-- begin --
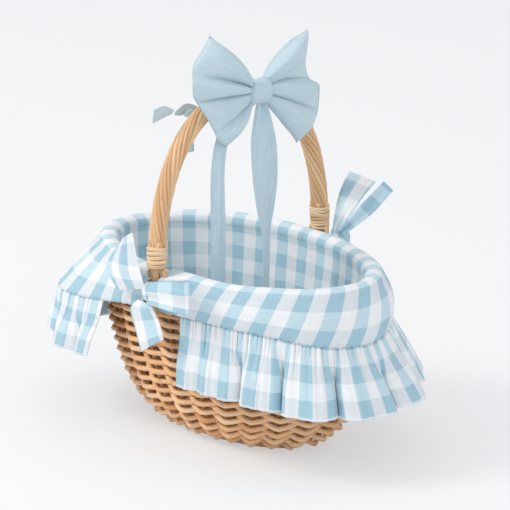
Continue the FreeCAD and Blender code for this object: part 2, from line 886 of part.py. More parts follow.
def make_left_tie():
    """Both halves of the cuff are tied in a bow outside the handle's foot."""
    place = left_tie_place()
    half = tie_knot_size / 2
    make_tie_knot("left_tie_knot", place)
    front = place + V(half + seat_gap, 0, 0)
    bend = front + V(left_tie_loop_length * 0.6, 0, left_tie_loop_rise)
    loop = [front, bend, front + V(left_tie_loop_length, 0, 0)]
    save("left_tie_loop", [ribbon(loop, V(0, 0, 1), tie_width, left_tie_loop_thickness)])
    back = place + V(-half - seat_gap, 0, half * 0.7)
    upper = [back, back + V(-left_tie_upper_length * 0.5, 0, left_tie_upper_rise * 0.4),
             back + V(-left_tie_upper_length, 0, left_tie_upper_rise)]
    save("left_tie_upper", [ribbon(upper, V(0, 0, 1), left_tie_upper_width, tie_thickness)])
    top = place + V(-tie_tail_shift, 0, -half - tail_drop_gap)
    end = top - V(0, 0, left_tie_tail_length)
    save("left_tie_tail", [ribbon([top, end], V(1, 0, 0), tie_width, tie_thickness)])


def make_right_tie():
    """The knot on the far side, with both ends standing up from it."""
    place = right_tie_place()
    half = tie_knot_size / 2
    make_tie_knot("right_tie_knot", place)
    for name, lean, side in (("right_tie_tail_a", 0.1, -1), ("right_tie_tail_b", 0.85, 1)):
        start = place + V(side * half * 0.5, 0, half + seat_gap + tie_thickness * lean)
        end = start + V(lean, 0.3, 1).normalize() * right_tie_tail_length
        save(name, [ribbon([start, end], V(0, 1, 0), right_tie_width, tie_thickness)])


os.makedirs("parts", exist_ok=True)
make_side_stakes()
make_weave()
make_base_sticks()
make_base_weave()
make_foot_ring()
make_rim_border()
make_handle_core()
make_handle_strands()
make_binding("handle_binding_left", left_binding_turns, True)
make_binding("handle_binding_right", right_binding_turns, False)
make_foot_rods("handle_foot_rods_left", -1)
make_foot_rods("handle_foot_rods_right", 1)
make_liner()
make_front_cloth()
make_back_cloth()
make_bow_knot()
make_bow_loop("bow_loop_left", -1, left_loop_shape)
make_bow_loop("bow_loop_right", 1, right_loop_shape)
make_bow_tail("bow_tail_left", -bow_knot_size * 0.25, -left_tail_reach, left_tail_length)
make_bow_tail("bow_tail_right", bow_knot_size * 0.25, right_tail_reach, right_tail_length)
make_ribbon_band()
make_ribbon_tie()
make_left_tie()
make_right_tie()
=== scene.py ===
import math
import random
from math import cos, pi, sin, tau

import bpy
import bmesh
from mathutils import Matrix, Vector, noise


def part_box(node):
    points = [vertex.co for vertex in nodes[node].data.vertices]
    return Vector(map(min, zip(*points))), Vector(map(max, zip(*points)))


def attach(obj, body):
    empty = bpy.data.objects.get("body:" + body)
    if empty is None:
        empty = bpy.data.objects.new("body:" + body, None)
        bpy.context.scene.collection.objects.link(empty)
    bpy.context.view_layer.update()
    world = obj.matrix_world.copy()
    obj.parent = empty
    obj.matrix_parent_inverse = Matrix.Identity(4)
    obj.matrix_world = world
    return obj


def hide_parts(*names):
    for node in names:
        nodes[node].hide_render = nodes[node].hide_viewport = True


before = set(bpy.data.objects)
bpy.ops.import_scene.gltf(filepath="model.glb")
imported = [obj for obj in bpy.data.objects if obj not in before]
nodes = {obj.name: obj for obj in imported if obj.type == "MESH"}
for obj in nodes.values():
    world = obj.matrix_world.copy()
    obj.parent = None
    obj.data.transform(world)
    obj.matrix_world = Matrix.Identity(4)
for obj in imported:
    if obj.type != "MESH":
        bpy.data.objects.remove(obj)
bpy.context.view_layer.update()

MM = 0.001
UP = Vector((0, 0, 1))
SIDEWAYS = Vector((1, 0.01, 0.01))     # never along the handle, so a rod's sections don't flip there
CHECK_ALONG, CHECK_ACROSS = 24.8 * MM, 28.2 * MM     # one blue and one white band of the gingham
RUFFLE_DEPTH = 62 * MM
RUFFLE_FIRST_CHECK = 10.4 * MM
HEM_WIDTH = 2 * MM
random.seed(7)


# ---- small helpers ----

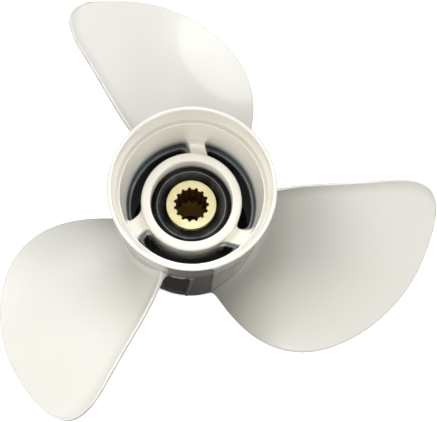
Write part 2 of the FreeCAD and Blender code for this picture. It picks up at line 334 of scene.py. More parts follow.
def rib_section(rise, flare_out):
    """Half of a rib's section, as (distance to the side, z), from the top's middle down."""
    half = RIB_WIDTH / 2 + flare_out
    wide = half + RIB_LEDGE
    top = RIB_REAR_Z + rise
    turns = np.radians(np.linspace(80, 0, 8))
    flat = [((half - RIB_TOP_ROUND) * k / 10, top) for k in range(11)]
    edge = [(half - RIB_TOP_ROUND * (1 - math.cos(a)), top - RIB_TOP_ROUND * (1 - math.sin(a)))
            for a in turns]
    step = []
    for t in np.linspace(0, 1, 9):
        drop = RIB_LEDGE_DROP * math.sin(t * math.pi / 2) ** 0.5
        step.append((half + RIB_LEDGE * t, LEDGE_Z + RIB_LEDGE_DROP - drop))
    side = [(wide, z) for z in np.linspace(LEDGE_Z - LEDGE_STEP, RIB_FRONT_Z, 24)]
    floor = [(wide - RIB_FLOOR_TAPER * k, RIB_FRONT_Z - 0.01 * k) for k in range(1, 4)]
    return flat + edge + step + side + floor


def wall_radius(z):
    """Inside of the barrel at a height."""
    heights = [FRONT_RECESS_Z, LEDGE_Z - LEDGE_STEP, LEDGE_Z + LEDGE_STEP / 2, MOUTH_Z, JOIN_Z]
    return np.interp(z, heights, [DEEP_FRONT_R, DEEP_R, LEDGE_R, MOUTH_R, JOIN_INNER_R])


def tube_radius(z):
    """Outside of the tube at a height."""
    return np.interp(z, TUBE_Z, [TUBE_FRONT_R, TUBE_R])


print("rib section", len(rib_section(0, 0)), "points on each side")

# %% [markdown]
# ### Skinning the rib
# Seen from behind, a rib doesn't point straight out from the axis: its outer end leads
# round the ring. The sections are closest together near both walls, where the fillets
# curve most, and the first and last are buried in the walls so that no gap can show.

# %% Skin a rib from sections that swell into both walls
RIB_ANGLE, RIB_SKEW = 83.2, 6.4  # where it stands, and how far its outer end leads, in degrees
SKEW_PIVOT = 0.45                # share of the way across that stays where it is
RIB_FILLET, RIB_COVE = 3.6, 8.5
RIB_BURY = 0.3                   # how deep its end sections are buried in the walls


def quarter_fillet(depth, radius):
    """How far a fillet stands off at a distance from the wall that it joins."""
    near = np.clip(radius - depth, 0, radius)
    return radius - np.sqrt(radius ** 2 - near ** 2)


def rib(name, degrees):
    """A rib from the tube to the barrel, leaning round so that its outer end leads."""
    gap = MOUTH_R - TUBE_R
    eased = gap / 2 * (1 - np.cos(np.linspace(0, math.pi / 2, 15)))
    across = np.concatenate([[-RIB_BURY], eased, gap - eased[-2::-1], [gap + RIB_BURY]])
    rings = []
    for d in across:
        near_tube, near_wall = max(d, 0), max(gap - d, 0)
        flare_out = float(quarter_fillet(min(near_tube, near_wall), RIB_FILLET))
        at_tube = quarter_fillet(near_tube, RIB_FILLET)
        rise = float(at_tube + quarter_fillet(near_wall, RIB_COVE))
        half = np.array(rib_section(rise, flare_out))
        side, z = np.concatenate([half, half[:0:-1] * [-1, 1]]).T
        share = d / gap
        radius = tube_radius(z) * (1 - share) + wall_radius(z) * share
        angle = math.radians(degrees + RIB_SKEW * (share - SKEW_PIVOT)) + side / radius
        rings.append(np.stack([radius * np.cos(angle), radius * np.sin(angle), z], -1))
    piece = skin(name, rings)
    point_outward(piece)
    sharpen(piece, 40)
    return piece


ribs = [rib("rib_casting_%d" % (i + 1), RIB_ANGLE + 360 / RIBS * i) for i in range(RIBS)]
print("ribs", len(ribs), "with", len(ribs[0].data.vertices), "points each")

# %% [markdown]
# ## The blades
# A blade's pressure face is close to a true screw surface: it climbs steadily with angle,
# and rakes back with radius. The forward side carries the thickness, thin at both edges
# and thick at the root. The trailing edge curls up into a small cup, and both edges are
# rounded by hand before painting.
#
# Sculpting or a subdivision cage could give a blade, but not one that keeps its pitch. So
# the mesh follows the screw's formula, inside an outline drawn through a few points. The
# distance to the outline sets how the edge rounds off, all the way round the tip.

# %% Screw surface and outline
PITCH, RAKE, FACE_Z = 406.0, 0.20, 83.1
HELIX = PITCH / (2 * math.pi)

# As (radius, angle in degrees): up the trailing edge, round the tip, down the leading edge
OUTLINE = [
    (49.0, 9.0), (75.0, 9.0), (105.0, 7.1), (134.0, 5.9), (156.0, 4.7),
    (167.5, 2.2), (171.6, -2.8), (170.2, -9.6), (165.6, -19.6), (158.2, -29.3),
    (147.3, -39.7), (133.0, -49.5), (114.7, -57.1), (87.8, -63.9), (49.0, -71.6),
]


def spline(points, samples):
    """Natural cubic spline through points, spaced by chord length."""
    points = np.asarray(points, float)
    t = np.concatenate([[0], np.cumsum(np.linalg.norm(np.diff(points, axis=0), axis=1))])
    h = np.diff(t)
    n = len(points)
    slope = np.diff(points, axis=0) / h[:, None]
    system, right = np.eye(n), np.zeros_like(points)
    for i in range(1, n - 1):
        system[i, i - 1:i + 2] = h[i - 1], 2 * (h[i - 1] + h[i]), h[i]
        right[i] = 6 * (slope[i] - slope[i - 1])
    bend = np.linalg.solve(system, right)
    at = np.linspace(0, t[-1], samples)
    k = np.clip(np.searchsorted(t, at, side="right") - 1, 0, n - 2)
    a, b = ((t[k + 1] - at) / h[k])[:, None], ((at - t[k]) / h[k])[:, None]
    square = (h[k] ** 2)[:, None] / 6
    bulge = ((a ** 3 - a) * bend[k] + (b ** 3 - b) * bend[k + 1]) * square
    return a * points[k] + b * points[k + 1] + bulge


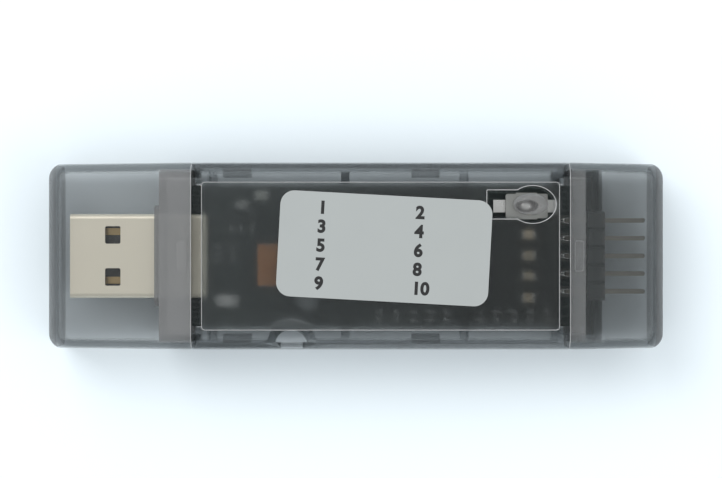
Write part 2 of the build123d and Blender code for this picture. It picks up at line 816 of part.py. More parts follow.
def tantalum():
    """The moulded tantalum capacitor and its two folded terminals."""
    length, width, height = tantalum_size
    sheet = lead_sheet
    inner = Pos(0, 0, sheet + (height - sheet) / 2) * Box(length, width - 2 * sheet, height - sheet)
    body = chamfer(inner.faces().sort_by(Axis.Z)[-1].edges(), chip_bevel)
    half, rise, foot_length = tantalum_terminal
    terminals = []
    for side in (-1, 1):
        face_y = side * (width / 2 - sheet)
        y0, y1 = sorted((face_y, face_y + side * sheet))
        riser = block(-half, half, y0, y1, 0, rise)
        y0, y1 = sorted((face_y + side * sheet, face_y - side * foot_length))
        foot = block(-half, half, y0, y1, 0, sheet)
        terminals.append(seat(riser + foot, tantalum_centre, False))
    return seat(body, tantalum_centre, False), terminals


def crystal():
    """The crystal's ceramic base and its welded lid."""
    length, width, height = crystal_size
    base = seat(Pos(0, 0, height / 2) * Box(length, width, height), crystal_centre, False)
    lid_length, lid_width, lid_height = crystal_lid
    lid = Pos(0, 0, height + lid_height / 2) * Box(lid_length, lid_width, lid_height)
    lid = fillet(lid.edges().filter_by(Axis.Z), lid_corner)
    return base, seat(lid, crystal_centre, False)


def status_led():
    """The status light: a pale base with end contacts, and a clear lens on it."""
    base = chip_core(led_centre, led_size, True, led_end)
    ends = end_caps(led_centre, led_size, True, led_end)
    lens = Pos(0, 0, led_size[2] - core_step / 2 + led_lens[2] / 2) * Box(*led_lens)
    lens = chamfer(lens.faces().sort_by(Axis.Z)[-1].edges(), chip_bevel)
    return base, ends, seat(lens, led_centre, False)


def label():
    """The printed sticker, stuck in the panel a little askew."""
    sheet = extrude(RectangleRounded(*label_size, label_corner_radius), label_thickness)
    return Pos(*label_centre, panel_z) * Rot(0, 0, label_tilt) * sheet


# ================================================================ write every piece
def write(name, shape):
    """One STEP file for one node; a list becomes a group of separate solids."""
    if isinstance(shape, list):
        shape = Compound(children=[solid for item in shape for solid in item.solids()])
    export_step(shape, f"parts/{name}.step")


def main():
    os.makedirs("parts", exist_ok=True)
    upper, lower = body_halves()
    write("body_upper_shell", upper)
    write("body_lower_shell", lower)
    write("usb_cap", usb_cap())
    write("header_cap", header_cap())
    write("label_sticker", label())

    write("usb_plug_shell", usb_plug_shell())
    write("usb_plug_insulator", usb_insulator())
    write("usb_plug_contacts", usb_contacts())
    write("pin_header_block", pin_block())
    write("header_pins_upper", header_pins(mid_z + pin_pitch / 2))
    write("header_pins_lower", header_pins(mid_z - pin_pitch / 2))

    write("switch_base", switch_base())
    write("switch_cover", switch_cover())
    write("switch_terminals", switch_terminals())
    write("switch_dome", switch_dome())
    write("button", button())

    write("circuit_board", circuit_board())
    write("controller_chip", chip_body(controller_centre, controller_size))
    write("controller_leads", controller_pins())
    write("buffer_chip", chip_body(buffer_centre, buffer_size))
    fine = gull_lead(*buffer_lead)
    write("buffer_leads", two_sided_leads(buffer_centre, buffer_size[0] / 2, *buffer_leads, (0, 180), fine))
    write("regulator_body", chip_body(regulator_centre, regulator_size))
    write("regulator_leads", regulator_leads())
    write("surge_guard", chip_body(surge_centre, surge_size))
    short = gull_lead(*surge_lead)
    half = surge_size[0] / 2
    write("surge_guard_leads", two_sided_leads(surge_centre, half, *surge_leads, (0, 180), short))
    write("memory_chip", chip_body(memory_centre, memory_size, under=True))
    broad = gull_lead(*memory_lead)
    count, pitch = memory_leads
    half = memory_size[1] / 2
    write("memory_leads", two_sided_leads(memory_centre, half, count, pitch, (90, 270), broad, True))

    base, lid = crystal()
    write("crystal_base", base)
    write("crystal_lid", lid)
    body, terminals = tantalum()
    write("tantalum_capacitor", body)
    write("tantalum_terminals", terminals)
    core, ends = row_of([fuse_centre], fuse_size, True, fuse_end)
    write("usb_fuse", core)
    write("usb_fuse_ends", ends)
    cores, ends = row_of(filter_places, filter_size, True, filter_end)
    write("filter_capacitors", cores)
    write("filter_capacitor_ends", ends)
    cores, ends = row_of(edge_row, edge_size, False, small_end)
    write("edge_resistors", cores)
    write("edge_resistor_ends", ends)
    places = [from_middle(place) for place in decoupling_from_middle]
    cores, ends = row_of(places, decoupling_size, False, small_end)
    write("decoupling_capacitors", cores)
    write("decoupling_capacitor_ends", ends)
    places = [from_middle(place) for place in underside_from_middle]
    cores, ends = row_of(places, underside_size, True, small_end, under=True)
    write("underside_resistors", cores)
    write("underside_resistor_ends", ends)
    base, ends, lens = status_led()
    write("status_led_base", base)
    write("status_led_ends", ends)
    write("status_led_lens", lens)


main()
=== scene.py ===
import json
import math
import bpy
import numpy as np
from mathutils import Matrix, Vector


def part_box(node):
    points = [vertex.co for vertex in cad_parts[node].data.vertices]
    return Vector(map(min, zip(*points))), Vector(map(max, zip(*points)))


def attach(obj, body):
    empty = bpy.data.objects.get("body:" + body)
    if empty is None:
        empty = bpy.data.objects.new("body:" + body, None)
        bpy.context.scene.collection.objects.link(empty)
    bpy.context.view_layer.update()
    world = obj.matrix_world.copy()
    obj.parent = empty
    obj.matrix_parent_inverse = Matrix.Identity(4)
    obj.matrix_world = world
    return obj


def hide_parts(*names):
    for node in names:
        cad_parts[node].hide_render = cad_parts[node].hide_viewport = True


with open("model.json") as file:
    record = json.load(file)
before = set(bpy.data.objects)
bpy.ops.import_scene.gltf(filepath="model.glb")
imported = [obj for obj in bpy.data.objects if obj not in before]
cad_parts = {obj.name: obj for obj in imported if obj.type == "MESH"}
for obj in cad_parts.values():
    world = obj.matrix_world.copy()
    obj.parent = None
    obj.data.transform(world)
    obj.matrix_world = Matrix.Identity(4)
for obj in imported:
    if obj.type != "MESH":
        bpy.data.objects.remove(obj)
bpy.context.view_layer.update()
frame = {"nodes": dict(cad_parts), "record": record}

millimetre = 0.001
nodes = frame["nodes"]
print("frame loaded with", len(nodes), "nodes")


# ---- places, all taken from the frame

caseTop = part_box("body_upper_shell")[1][2]
rimGap = 0.05 * millimetre        # between a cap's rim and the body's shoulder
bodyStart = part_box("usb_cap")[1][0] + rimGap
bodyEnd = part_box("header_cap")[0][0] - rimGap
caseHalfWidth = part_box("body_upper_shell")[1][1]
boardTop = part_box("circuit_board")[1][2]
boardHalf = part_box("circuit_board")[1][1]
labelLow, labelHigh = [np.array(corner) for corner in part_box("label_sticker")]
panel = {"inset": 1.55 * millimetre, "side": 2.8 * millimetre, "depth": 0.15 * millimetre}
panelStart, panelEnd = bodyStart + panel["inset"], bodyEnd - panel["inset"]
panelHalf = caseHalfWidth - panel["side"]
panelTop = caseTop - panel["depth"]


# ---- shader writing

class Signal:
    # one socket of a node, on which sums and products add their own Math nodes
    def __init__(self, finish, socket):
        self.finish = finish
        self.socket = socket

    def maths(self, operation, first, second=0.0):
        return self.finish.node("ShaderNodeMath", {"operation": operation}, {0: first, 1: second})

    def __add__(self, other):
        return self.maths("ADD", self, other)

    def __radd__(self, other):
        return self.maths("ADD", other, self)

    def __sub__(self, other):
        return self.maths("SUBTRACT", self, other)

    def __rsub__(self, other):
        return self.maths("SUBTRACT", other, self)

    def __mul__(self, other):
        return self.maths("MULTIPLY", self, other)

    def __rmul__(self, other):
        return self.maths("MULTIPLY", other, self)

    def __gt__(self, other):
        return self.maths("GREATER_THAN", self, other)

    def __lt__(self, other):
        return self.maths("LESS_THAN", self, other)

    def __abs__(self):
        return self.maths("ABSOLUTE", self)


class Finish:
    # one material, and the single way in which its nodes are added
    def __init__(self, name):
        self.material = bpy.data.materials.new(name)
        self.material.use_nodes = True
        self.tree = self.material.node_tree
        self.tree.nodes.clear()

    def node(self, kind, settings=None, values=None, out=0):
        made = self.tree.nodes.new(kind)
        for key, value in (settings or {}).items():
            setattr(made, key, value)
        for key, value in (values or {}).items():
            if isinstance(value, Signal):
                self.tree.links.new(value.socket, made.inputs[key])
            else:
                made.inputs[key].default_value = value
        return Signal(self, made.outputs[out])

    def place(self):
        return self.node("ShaderNodeTexCoord", out="Object")

    def axes(self):
        split = self.node("ShaderNodeSeparateXYZ", {}, {0: self.place()})
        return [Signal(self, output) for output in split.socket.node.outputs]

    # cloudy values round 0.5, fixed to the object's own coordinates
    def noise(self, scale, detail):
        values = {"Vector": self.place(), "Scale": scale, "Detail": detail, "Roughness": 0.55}
        return self.node("ShaderNodeTexNoise", {}, values)

    def blend(self, factor, first, second):
        values = {0: factor, 6: first, 7: second}
        return self.node("ShaderNodeMix", {"data_type": "RGBA"}, values, 2)

    def bump(self, height, strength, distance):
        values = {"Height": height, "Strength": strength, "Distance": distance}
        return self.node("ShaderNodeBump", {}, values)

    def close(self, values, volume=None):
        shader = self.node("ShaderNodeBsdfPrincipled", {}, values)
        outputs = {0: shader}
        if volume:
            outputs[1] = self.node("ShaderNodeVolumeAbsorption", {}, volume)
        finishOutput = self.tree.nodes.new("ShaderNodeOutputMaterial")
        for key, value in outputs.items():
            self.tree.links.new(value.socket, finishOutput.inputs[key])
        return self.material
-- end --
Return each line among the entries that holds the word "picks".

* **COMPLETED TASK**:
Write part 2 of the FreeCAD and Blender code for this picture. It picks up at line 334 of scene.py. More parts follow.
Write part 2 of the build123d and Blender code for this picture. It picks up at line 816 of part.py. More parts follow.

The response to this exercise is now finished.